We have an 18yr. daughter, and this is how we’ve raised her… We go all out for the celebration of HER birthday. I don’t mean emptying the bank account, I mean making it HER special day doing things she likes (that we don’t do all the time), going to HER favorite restaurant, and yes, giving a gift that she has quietly been hoping for. You are by now saying “Yeah, so what? This is about Christmas!”. You’re right, it is!!! It’s the celebration of the birth of JESUS, not Kaitlyn or Billy, Suzie, Tommy etc… We put up the tree, put small gift’s ( a new movie, CD…) under to be opened Christmas morning along with a FAMILY gift. A Family gift is something we can ALL share, do, participate in… Last year it was concert tickets for The Piano Guy’s. The question isn’t “What to get everyone… It’s “What would Jesus do/want for HIS birthday?” We take names off the “Gift Tree’s” at church for the needy (include grocery store gift certificate with adult gift), hang new gloves, hats, mittens for all age’s and genders off “The Hat Tree”, ring for the Salvation Army for a coup!e of hours, donate food, give time to “Soup Kitchen’s”, visit nursing homes. That’s how we spend Christmas! Doing for other’s gives more satisfaction than you can ever believe. And you’ll end up “giving of yourself” more, throughout the year!!!

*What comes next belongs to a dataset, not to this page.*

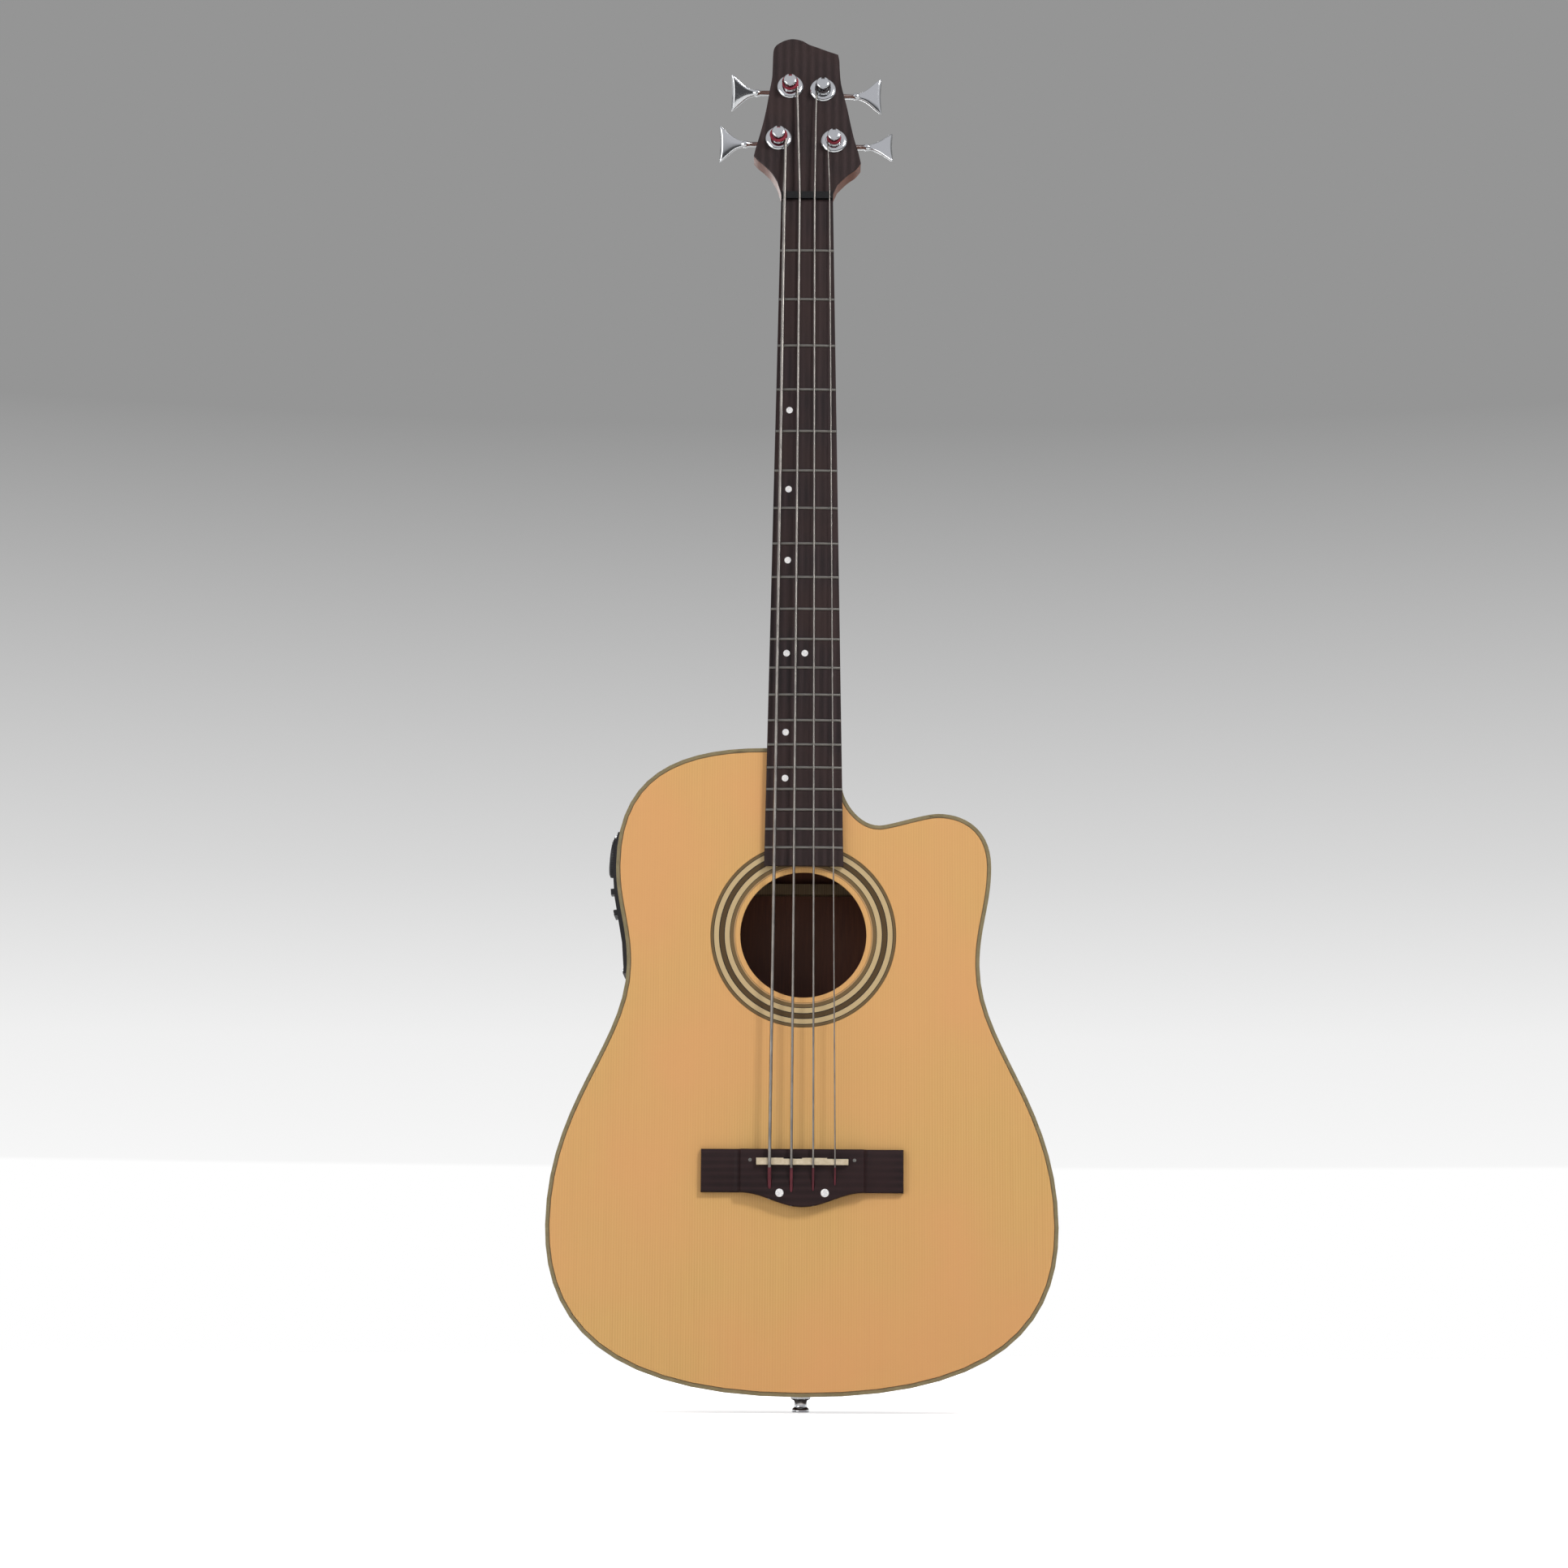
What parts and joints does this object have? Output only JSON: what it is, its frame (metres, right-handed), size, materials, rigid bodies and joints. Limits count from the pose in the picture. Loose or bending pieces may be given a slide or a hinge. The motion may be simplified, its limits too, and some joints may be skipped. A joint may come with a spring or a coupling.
{
  "type": "acoustic bass guitar",
  "caption": "Acoustic bass guitar with a cutaway body, soundhole, fretted neck, wound strings, geared tuners, and a side preamp with sliders, knob, button and battery door.",
  "frame": {"origin": "centreline of the rim at the tail, halfway through the body's depth there, where a stand carries the instrument", "axes": "+Z along the neck, -Y out of the soundboard, +X to the treble side and the cutaway"},
  "size_m": [0.413, 0.1362, 1.1669],
  "materials": {
    "spruce": "satin lacquer over honey spruce",
    "mahogany": "satin lacquer over red-brown mahogany",
    "maple": "raw pale wood",
    "rosewood": "oiled dark rosewood",
    "inlay": "olive and cream lines",
    "bone": "cream bone",
    "black_plastic": "satin black",
    "chrome": "polished",
    "steel": "bright steel",
    "string_wire": "bronze wound",
    "brass": "plain",
    "battery_can": "painted"
  },
  "bodies": {
    "root": {"back": "mahogany", "back_binding": "inlay", "back_brace_1": "spruce", "back_brace_2": "spruce", "back_brace_3": "spruce", "back_lining": "maple", "battery": "battery_can", "bridge": "rosewood", "bridge_bolt_left": "steel", "bridge_bolt_right": "steel", "bridge_plate": "maple", "endpin_jack": "chrome", "fretboard": "rosewood", "headstock_veneer": "rosewood", "neck": "mahogany", "neck_block": "maple", "nut": "black_plastic", "preamp_housing": "black_plastic", "preamp_panel": "black_plastic", "rosette": "inlay", "saddle": "bone", "saddle_pickup": "steel", "sides": "mahogany", "soundboard": "spruce", "string_a": "string_wire", "string_d": "string_wire", "string_e": "string_wire", "string_g": "string_wire", "tail_block": "maple", "tone_bar": "spruce", "top_binding": "inlay", "top_lining": "maple", "truss_rod": "steel", "tuner_ferrule_a": "chrome", "tuner_ferrule_d": "chrome", "tuner_ferrule_e": "chrome", "tuner_ferrule_g": "chrome", "tuner_housing_a": "chrome", "tuner_housing_d": "chrome", "tuner_housing_e": "chrome", "tuner_housing_g": "chrome", "upper_brace": "spruce", "x_brace": "spruce"},
    "key_e": {"tuner_key_e": "chrome"},
    "post_e": {"tuner_post_e": "chrome"},
    "key_a": {"tuner_key_a": "chrome"},
    "post_a": {"tuner_post_a": "chrome"},
    "key_d": {"tuner_key_d": "chrome"},
    "post_d": {"tuner_post_d": "chrome"},
    "key_g": {"tuner_key_g": "chrome"},
    "post_g": {"tuner_post_g": "chrome"},
    "volume": {"volume_knob": "black_plastic"},
    "button": {"preamp_button": "black_plastic"},
    "slider_1": {"eq_slider_1": "black_plastic"},
    "slider_2": {"eq_slider_2": "black_plastic"},
    "slider_3": {"eq_slider_3": "black_plastic"},
    "slider_4": {"eq_slider_4": "black_plastic"},
    "battery_cover": {"battery_door": "black_plastic"},
    "truss_adjuster": {"truss_nut": "brass"}
  },
  "joints": [
    {"name": "key_e_turn", "type": "hinge", "parent": "root", "child": "key_e", "pos_m": [-0.02459, -0.0334, 1.06074], "axis": [-1, 0, 0], "continuous": true},
    {"name": "post_e_turn", "type": "hinge", "parent": "root", "child": "post_e", "pos_m": [-0.02459, -0.03617, 1.05537], "axis": [0, -0.9903, 0.1392], "continuous": true},
    {"name": "key_a_turn", "type": "hinge", "parent": "root", "child": "key_a", "pos_m": [-0.01489, -0.02643, 1.11035], "axis": [-1, 0, 0], "continuous": true},
    {"name": "post_a_turn", "type": "hinge", "parent": "root", "child": "post_a", "pos_m": [-0.01489, -0.0292, 1.10499], "axis": [0, -0.9903, 0.1392], "continuous": true},
    {"name": "key_d_turn", "type": "hinge", "parent": "root", "child": "key_d", "pos_m": [0.01319, -0.02684, 1.10738], "axis": [1, 0, 0], "continuous": true},
    {"name": "post_d_turn", "type": "hinge", "parent": "root", "child": "post_d", "pos_m": [0.01319, -0.02962, 1.10201], "axis": [0, -0.9903, 0.1392], "continuous": true},
    {"name": "key_g_turn", "type": "hinge", "parent": "root", "child": "key_g", "pos_m": [0.02272, -0.03373, 1.05836], "axis": [1, 0, 0], "continuous": true},
    {"name": "post_g_turn", "type": "hinge", "parent": "root", "child": "post_g", "pos_m": [0.02272, -0.03651, 1.053], "axis": [0, -0.9903, 0.1392], "continuous": true},
    {"name": "volume_turn", "type": "hinge", "parent": "root", "child": "volume", "pos_m": [-0.1528, -0.00839, 0.44087], "axis": [-0.9958, 0, 0.0919], "range_deg": [-140, 140]},
    {"name": "button_press", "type": "slide", "parent": "root", "child": "button", "axis": [0.9974, 0, 0.0723], "range_m": [0, 0.0015], "stiffness_N_per_m": 150},
    {"name": "slider_1_move", "type": "slide", "parent": "root", "child": "slider_1", "axis": [-0.1761, 0, 0.9844], "range_m": [-0.006, 0.006]},
    {"name": "slider_2_move", "type": "slide", "parent": "root", "child": "slider_2", "axis": [-0.1761, 0, 0.9844], "range_m": [-0.006, 0.006]},
    {"name": "slider_3_move", "type": "slide", "parent": "root", "child": "slider_3", "axis": [-0.1761, 0, 0.9844], "range_m": [-0.006, 0.006]},
    {"name": "slider_4_move", "type": "slide", "parent": "root", "child": "slider_4", "axis": [-0.1761, 0, 0.9844], "range_m": [-0.006, 0.006]},
    {"name": "battery_door_swing", "type": "hinge", "parent": "root", "child": "battery_cover", "pos_m": [-0.14818, -0.00839, 0.3474], "axis": [0, -1, 0], "range_deg": [0, 75]},
    {"name": "truss_nut_turn", "type": "hinge", "parent": "root", "child": "truss_adjuster", "pos_m": [0, -0.0505, 0.457], "axis": [0, 0, 1], "range_deg": [-180, 180]}
  ],
  "couplings": [
    {"joint": "post_e_turn", "follows": "key_e_turn", "ratio": -0.083333},
    {"joint": "post_a_turn", "follows": "key_a_turn", "ratio": -0.083333},
    {"joint": "post_d_turn", "follows": "key_d_turn", "ratio": 0.083333},
    {"joint": "post_g_turn", "follows": "key_g_turn", "ratio": 0.083333}
  ]
}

This was incredibly good to read. And very emotional, ha! I feel so pressured to make Christmas perfect for my kids, while I really strongly believe the commercialized Christmas is pretty awful. How do I close this gap?! But now I’m realizing – I don’t HAVE to close it. My kids are going to have an amazing Christmas even if there’s not a festive bow tied around every corner of our home. Thank you!
This is well said….it is how we bought up our children, they found it hard when small and celebrating at family members home at how much other children received, but we just reminded them the real reason for the season. I have seen many get frustrated and depressed about not being able to buy multiple gifts for their kids…..I saw a post recently that suggested 8 you want to buy multiple gifts then buy 4 gifts only 1 × something that they want, 1 x something that they need, 1 × something to wear and 1 x something to read.